**DO THIS**
Search the records below for the word "objects". Pull out each line that has it.

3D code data
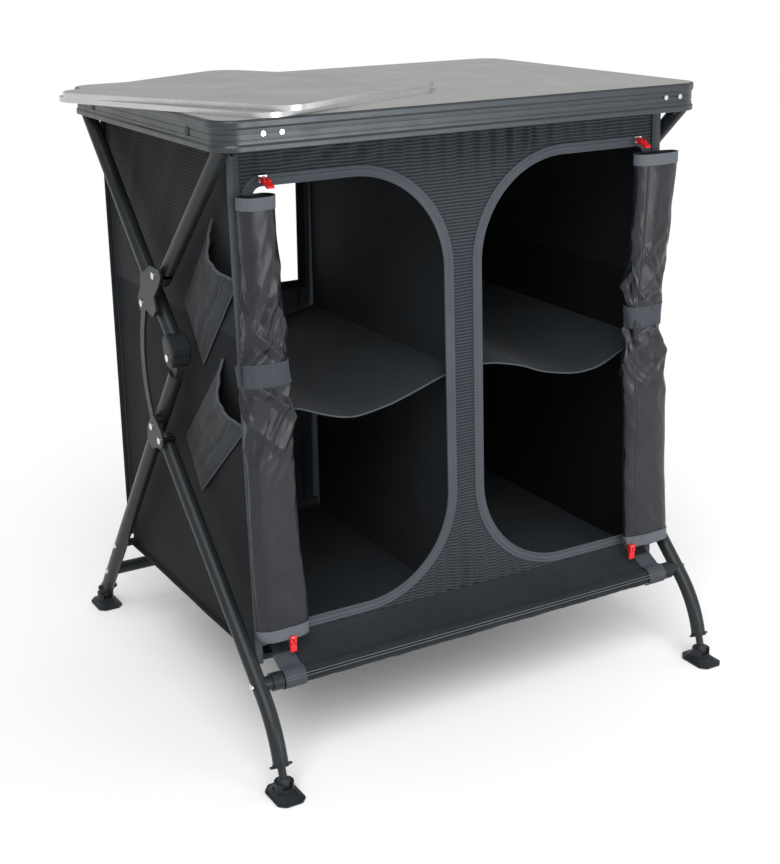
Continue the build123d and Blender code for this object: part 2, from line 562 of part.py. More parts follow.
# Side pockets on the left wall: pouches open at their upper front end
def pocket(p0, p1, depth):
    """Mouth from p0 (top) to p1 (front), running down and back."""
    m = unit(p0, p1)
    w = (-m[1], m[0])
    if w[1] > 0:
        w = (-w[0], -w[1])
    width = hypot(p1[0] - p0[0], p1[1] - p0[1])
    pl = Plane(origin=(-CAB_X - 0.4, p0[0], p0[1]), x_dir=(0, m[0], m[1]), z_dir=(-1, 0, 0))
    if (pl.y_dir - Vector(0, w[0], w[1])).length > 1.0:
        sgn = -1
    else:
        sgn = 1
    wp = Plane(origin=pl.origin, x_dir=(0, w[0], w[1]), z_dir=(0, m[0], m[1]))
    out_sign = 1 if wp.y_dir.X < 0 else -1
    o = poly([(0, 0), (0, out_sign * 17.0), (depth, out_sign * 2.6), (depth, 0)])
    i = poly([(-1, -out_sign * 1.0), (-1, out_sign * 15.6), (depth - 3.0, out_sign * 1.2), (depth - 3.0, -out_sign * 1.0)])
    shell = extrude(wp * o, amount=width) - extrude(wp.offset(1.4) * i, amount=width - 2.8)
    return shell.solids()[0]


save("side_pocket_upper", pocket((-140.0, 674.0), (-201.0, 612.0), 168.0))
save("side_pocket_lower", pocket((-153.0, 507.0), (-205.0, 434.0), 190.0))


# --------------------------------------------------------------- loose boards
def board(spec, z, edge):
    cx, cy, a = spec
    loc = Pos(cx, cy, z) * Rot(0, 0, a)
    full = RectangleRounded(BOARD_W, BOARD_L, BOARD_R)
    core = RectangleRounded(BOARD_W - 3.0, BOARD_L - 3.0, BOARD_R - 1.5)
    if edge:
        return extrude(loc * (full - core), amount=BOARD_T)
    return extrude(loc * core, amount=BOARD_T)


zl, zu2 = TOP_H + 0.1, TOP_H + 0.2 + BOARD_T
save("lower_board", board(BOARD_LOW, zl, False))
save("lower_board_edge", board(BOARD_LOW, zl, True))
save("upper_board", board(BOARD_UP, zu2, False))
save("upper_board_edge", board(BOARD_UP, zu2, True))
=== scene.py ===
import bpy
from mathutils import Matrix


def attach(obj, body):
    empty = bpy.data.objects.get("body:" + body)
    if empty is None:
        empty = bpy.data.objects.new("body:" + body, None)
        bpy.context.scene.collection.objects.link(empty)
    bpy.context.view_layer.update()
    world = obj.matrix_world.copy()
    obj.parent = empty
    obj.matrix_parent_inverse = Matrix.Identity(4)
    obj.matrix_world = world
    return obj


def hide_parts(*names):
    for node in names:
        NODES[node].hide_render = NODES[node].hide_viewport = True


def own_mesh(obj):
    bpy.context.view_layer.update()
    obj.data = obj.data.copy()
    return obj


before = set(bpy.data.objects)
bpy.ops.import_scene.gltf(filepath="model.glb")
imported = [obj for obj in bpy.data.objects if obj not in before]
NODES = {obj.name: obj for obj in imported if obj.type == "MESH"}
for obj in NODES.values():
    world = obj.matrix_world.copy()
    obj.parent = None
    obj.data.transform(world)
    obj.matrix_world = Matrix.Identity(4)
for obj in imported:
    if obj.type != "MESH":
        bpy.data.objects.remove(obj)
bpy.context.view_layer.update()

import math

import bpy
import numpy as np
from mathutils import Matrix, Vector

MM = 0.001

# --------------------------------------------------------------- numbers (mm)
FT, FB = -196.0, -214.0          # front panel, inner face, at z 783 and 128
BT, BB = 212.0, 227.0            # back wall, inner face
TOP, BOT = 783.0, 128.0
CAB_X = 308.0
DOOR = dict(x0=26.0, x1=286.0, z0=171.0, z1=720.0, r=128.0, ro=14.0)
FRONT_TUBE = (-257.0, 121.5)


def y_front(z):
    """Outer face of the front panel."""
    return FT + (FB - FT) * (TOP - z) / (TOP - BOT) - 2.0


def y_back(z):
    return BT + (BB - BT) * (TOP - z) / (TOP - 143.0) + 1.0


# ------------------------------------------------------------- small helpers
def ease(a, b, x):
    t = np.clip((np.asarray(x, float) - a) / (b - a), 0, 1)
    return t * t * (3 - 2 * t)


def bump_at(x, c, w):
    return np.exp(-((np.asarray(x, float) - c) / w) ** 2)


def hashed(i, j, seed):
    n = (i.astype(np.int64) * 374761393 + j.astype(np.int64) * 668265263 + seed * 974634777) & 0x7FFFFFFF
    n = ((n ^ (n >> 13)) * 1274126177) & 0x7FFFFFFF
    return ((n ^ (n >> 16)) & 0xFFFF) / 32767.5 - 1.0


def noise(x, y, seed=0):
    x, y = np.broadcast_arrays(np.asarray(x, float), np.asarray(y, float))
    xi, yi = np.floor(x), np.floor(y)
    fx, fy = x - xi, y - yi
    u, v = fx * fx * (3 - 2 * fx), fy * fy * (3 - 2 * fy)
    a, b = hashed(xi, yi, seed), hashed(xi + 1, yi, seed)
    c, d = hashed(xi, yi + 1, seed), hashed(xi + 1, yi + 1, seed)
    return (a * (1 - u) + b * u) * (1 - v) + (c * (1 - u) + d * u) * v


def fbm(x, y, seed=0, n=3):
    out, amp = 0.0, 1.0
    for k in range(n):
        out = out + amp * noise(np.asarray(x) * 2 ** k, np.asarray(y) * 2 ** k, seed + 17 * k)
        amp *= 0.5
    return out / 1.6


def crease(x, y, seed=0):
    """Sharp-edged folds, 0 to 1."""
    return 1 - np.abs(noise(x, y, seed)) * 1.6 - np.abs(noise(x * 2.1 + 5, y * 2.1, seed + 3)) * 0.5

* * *

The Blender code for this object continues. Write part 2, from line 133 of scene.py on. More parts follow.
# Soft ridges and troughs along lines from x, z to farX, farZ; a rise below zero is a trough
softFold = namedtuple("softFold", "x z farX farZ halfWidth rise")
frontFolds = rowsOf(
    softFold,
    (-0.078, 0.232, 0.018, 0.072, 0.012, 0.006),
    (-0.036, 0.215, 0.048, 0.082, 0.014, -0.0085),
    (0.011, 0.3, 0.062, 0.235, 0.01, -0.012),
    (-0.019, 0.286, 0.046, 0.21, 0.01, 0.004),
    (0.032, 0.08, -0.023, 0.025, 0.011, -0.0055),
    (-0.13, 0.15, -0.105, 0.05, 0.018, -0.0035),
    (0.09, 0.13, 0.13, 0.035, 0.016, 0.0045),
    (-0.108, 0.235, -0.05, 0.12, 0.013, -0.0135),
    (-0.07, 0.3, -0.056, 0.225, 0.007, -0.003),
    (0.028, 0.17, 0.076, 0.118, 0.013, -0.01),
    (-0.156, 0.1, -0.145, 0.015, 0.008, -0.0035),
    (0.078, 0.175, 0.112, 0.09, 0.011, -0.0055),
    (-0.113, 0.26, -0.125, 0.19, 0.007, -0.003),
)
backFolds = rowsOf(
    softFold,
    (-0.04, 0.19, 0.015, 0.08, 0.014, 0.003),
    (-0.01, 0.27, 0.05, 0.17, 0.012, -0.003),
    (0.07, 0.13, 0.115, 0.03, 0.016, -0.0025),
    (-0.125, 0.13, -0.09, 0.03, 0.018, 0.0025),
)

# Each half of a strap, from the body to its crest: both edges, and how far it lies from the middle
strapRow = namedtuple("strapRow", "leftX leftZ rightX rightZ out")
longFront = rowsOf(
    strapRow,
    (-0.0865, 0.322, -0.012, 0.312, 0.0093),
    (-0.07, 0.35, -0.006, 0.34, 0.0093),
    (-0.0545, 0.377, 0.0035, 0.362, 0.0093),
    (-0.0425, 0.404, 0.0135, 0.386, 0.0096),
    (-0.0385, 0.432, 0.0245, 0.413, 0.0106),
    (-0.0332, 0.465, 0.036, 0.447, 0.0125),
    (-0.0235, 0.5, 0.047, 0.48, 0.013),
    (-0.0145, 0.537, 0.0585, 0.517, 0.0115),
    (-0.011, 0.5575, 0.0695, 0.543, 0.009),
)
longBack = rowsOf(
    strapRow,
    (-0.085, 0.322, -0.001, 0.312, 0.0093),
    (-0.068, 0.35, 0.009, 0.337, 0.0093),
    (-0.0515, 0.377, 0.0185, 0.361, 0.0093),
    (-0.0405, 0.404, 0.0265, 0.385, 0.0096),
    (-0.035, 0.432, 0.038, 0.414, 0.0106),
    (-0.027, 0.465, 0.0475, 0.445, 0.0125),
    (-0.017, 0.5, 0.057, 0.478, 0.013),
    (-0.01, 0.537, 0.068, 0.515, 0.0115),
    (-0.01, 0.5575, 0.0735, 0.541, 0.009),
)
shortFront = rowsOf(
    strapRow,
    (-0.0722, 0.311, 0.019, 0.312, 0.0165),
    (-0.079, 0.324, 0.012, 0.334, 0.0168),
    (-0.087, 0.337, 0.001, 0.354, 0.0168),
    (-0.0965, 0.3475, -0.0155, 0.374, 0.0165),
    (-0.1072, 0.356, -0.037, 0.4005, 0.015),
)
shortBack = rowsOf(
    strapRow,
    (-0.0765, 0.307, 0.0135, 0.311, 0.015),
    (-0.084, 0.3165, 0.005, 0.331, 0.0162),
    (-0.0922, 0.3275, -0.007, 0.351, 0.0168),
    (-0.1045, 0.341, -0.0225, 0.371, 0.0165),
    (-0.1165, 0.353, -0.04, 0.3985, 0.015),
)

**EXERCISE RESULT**
    empty = bpy.data.objects.get("body:" + body)
        empty = bpy.data.objects.new("body:" + body, None)
        bpy.context.scene.collection.objects.link(empty)
before = set(bpy.data.objects)
imported = [obj for obj in bpy.data.objects if obj not in before]
        bpy.data.objects.remove(obj)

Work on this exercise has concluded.